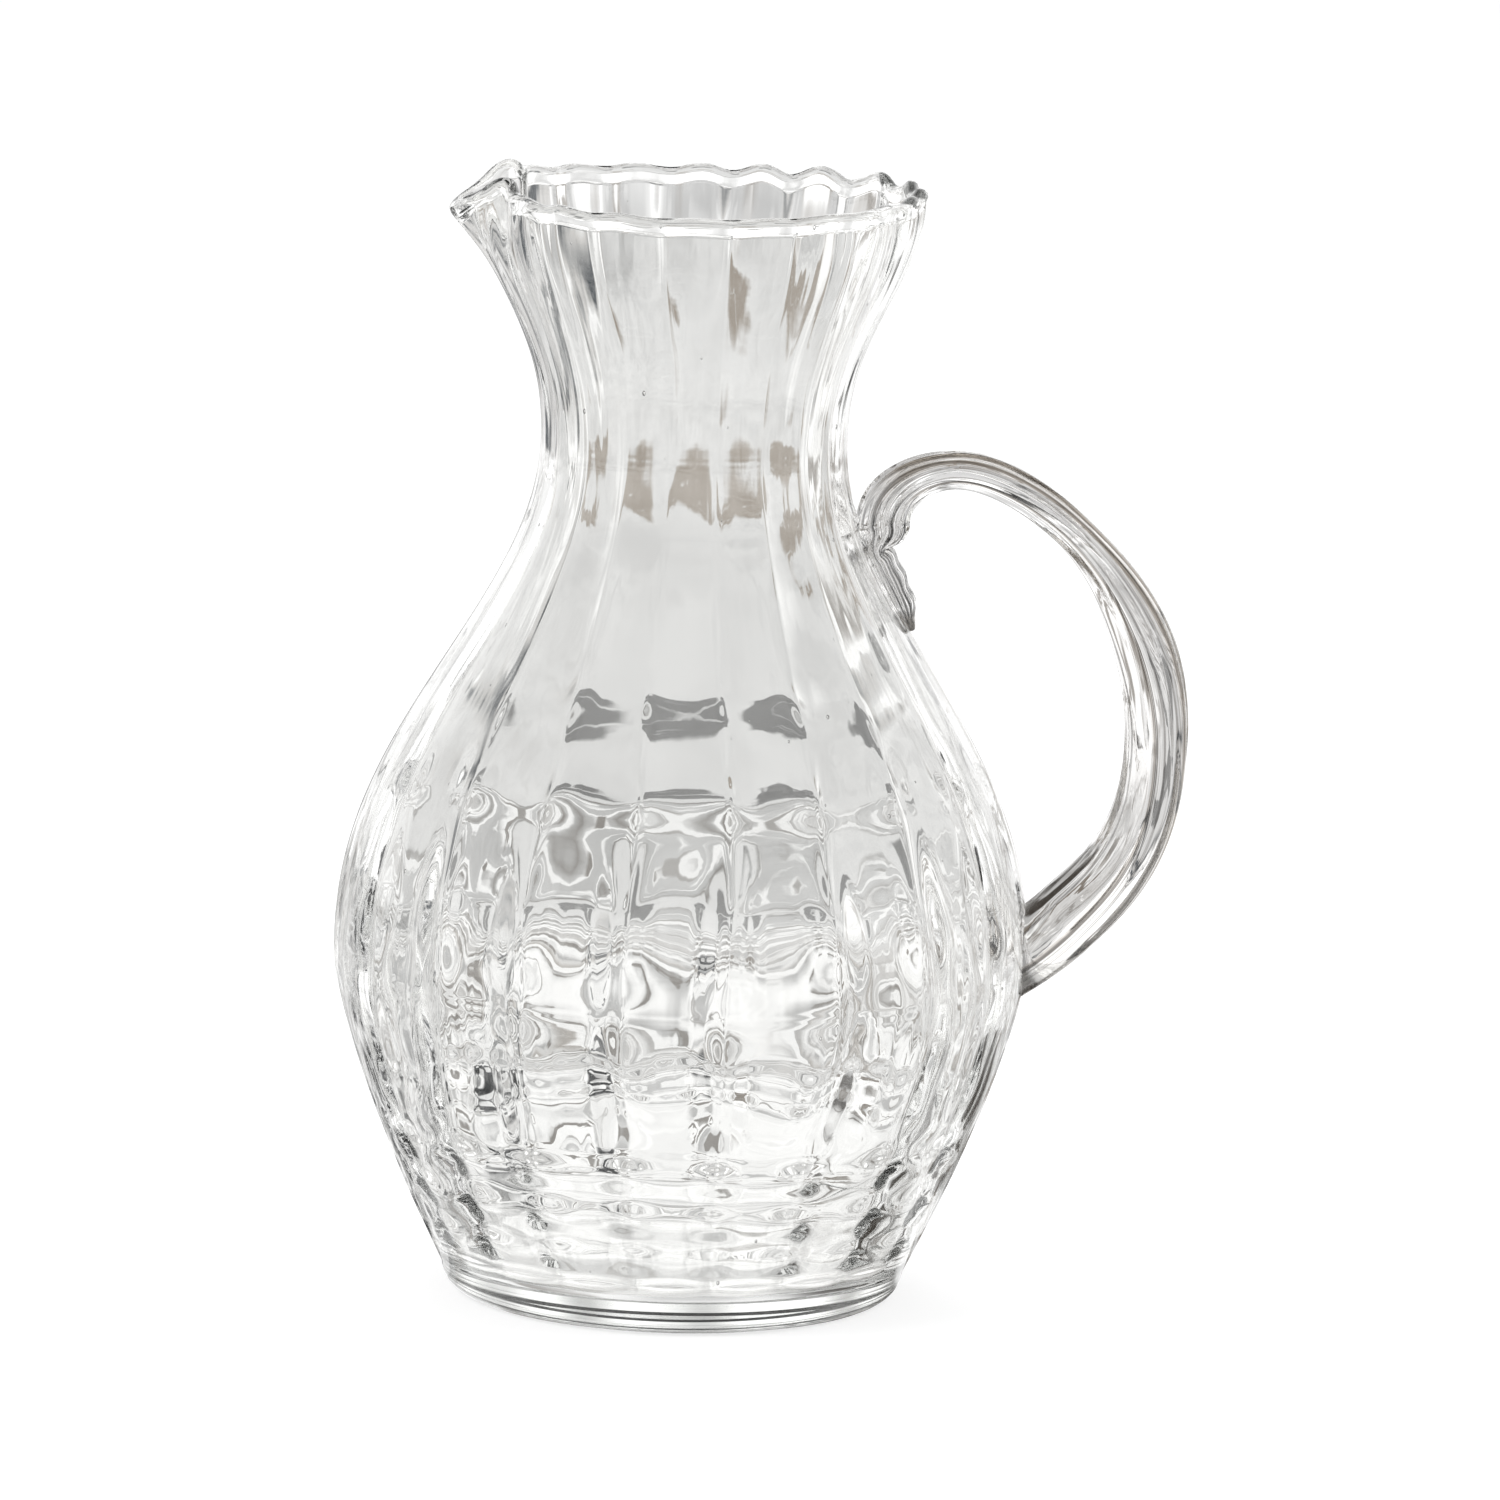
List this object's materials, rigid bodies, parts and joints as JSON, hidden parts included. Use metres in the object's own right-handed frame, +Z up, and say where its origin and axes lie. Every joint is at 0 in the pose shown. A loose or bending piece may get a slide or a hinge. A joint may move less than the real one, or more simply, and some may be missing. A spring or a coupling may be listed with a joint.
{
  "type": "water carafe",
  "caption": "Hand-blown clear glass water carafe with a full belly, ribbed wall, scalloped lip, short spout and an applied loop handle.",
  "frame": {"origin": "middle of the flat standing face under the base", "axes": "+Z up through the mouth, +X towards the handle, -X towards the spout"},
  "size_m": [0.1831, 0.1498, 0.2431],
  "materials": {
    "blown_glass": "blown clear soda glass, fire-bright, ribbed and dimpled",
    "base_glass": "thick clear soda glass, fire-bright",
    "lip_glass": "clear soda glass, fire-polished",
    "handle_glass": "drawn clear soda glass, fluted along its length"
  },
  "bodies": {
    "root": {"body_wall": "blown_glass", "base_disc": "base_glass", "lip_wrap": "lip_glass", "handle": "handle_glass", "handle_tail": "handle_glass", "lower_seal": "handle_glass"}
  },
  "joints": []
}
□ □ □ □ □ □ □
§ PROBLEM REQUIREMENTS
Copy out all of the data exactly, leaving nothing out.

§ WORKED ANSWER
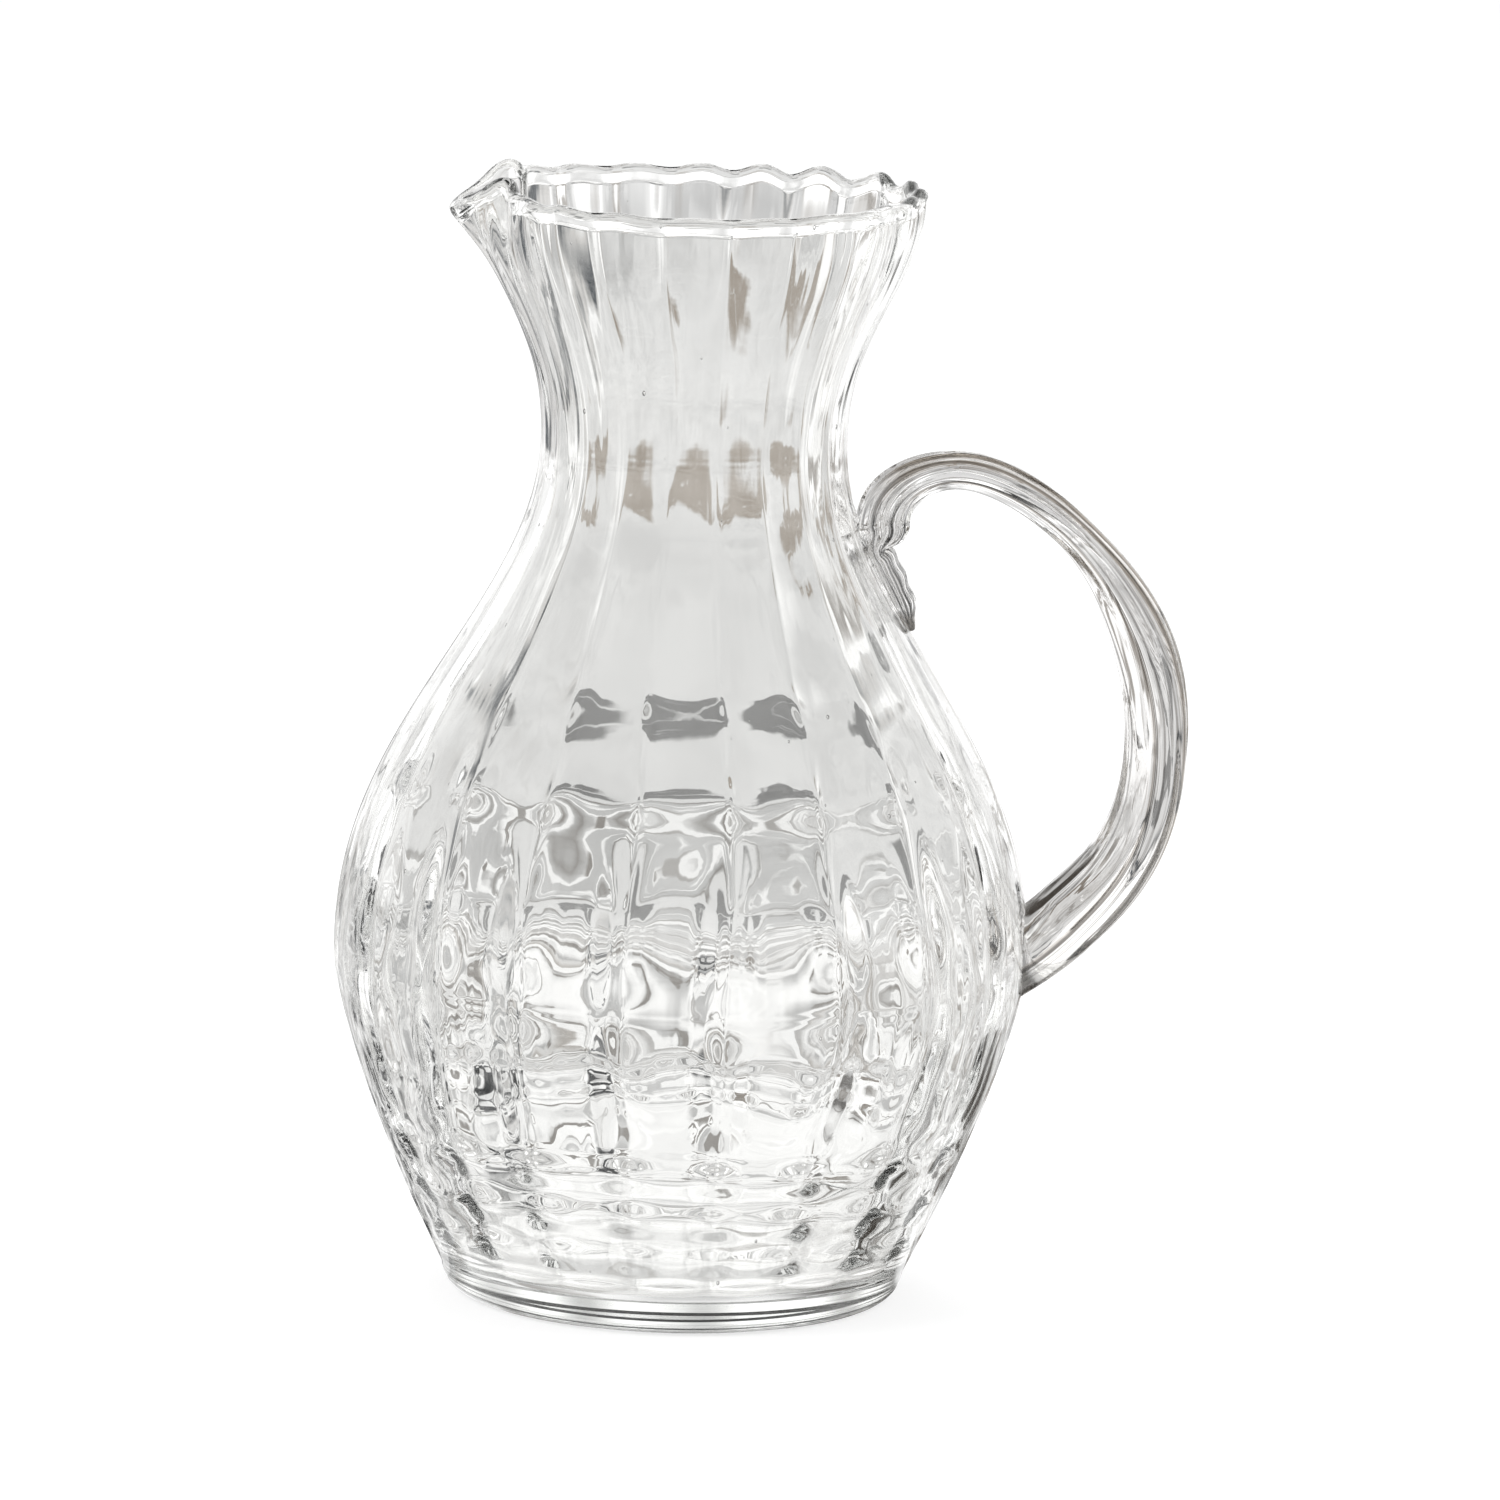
List this object's materials, rigid bodies, parts and joints as JSON, hidden parts included. Use metres in the object's own right-handed frame, +Z up, and say where its origin and axes lie. Every joint is at 0 in the pose shown. A loose or bending piece may get a slide or a hinge. A joint may move less than the real one, or more simply, and some may be missing. A spring or a coupling may be listed with a joint.
{
  "type": "water carafe",
  "caption": "Hand-blown clear glass water carafe with a full belly, ribbed wall, scalloped lip, short spout and an applied loop handle.",
  "frame": {"origin": "middle of the flat standing face under the base", "axes": "+Z up through the mouth, +X towards the handle, -X towards the spout"},
  "size_m": [0.1831, 0.1498, 0.2431],
  "materials": {
    "blown_glass": "blown clear soda glass, fire-bright, ribbed and dimpled",
    "base_glass": "thick clear soda glass, fire-bright",
    "lip_glass": "clear soda glass, fire-polished",
    "handle_glass": "drawn clear soda glass, fluted along its length"
  },
  "bodies": {
    "root": {"body_wall": "blown_glass", "base_disc": "base_glass", "lip_wrap": "lip_glass", "handle": "handle_glass", "handle_tail": "handle_glass", "lower_seal": "handle_glass"}
  },
  "joints": []
}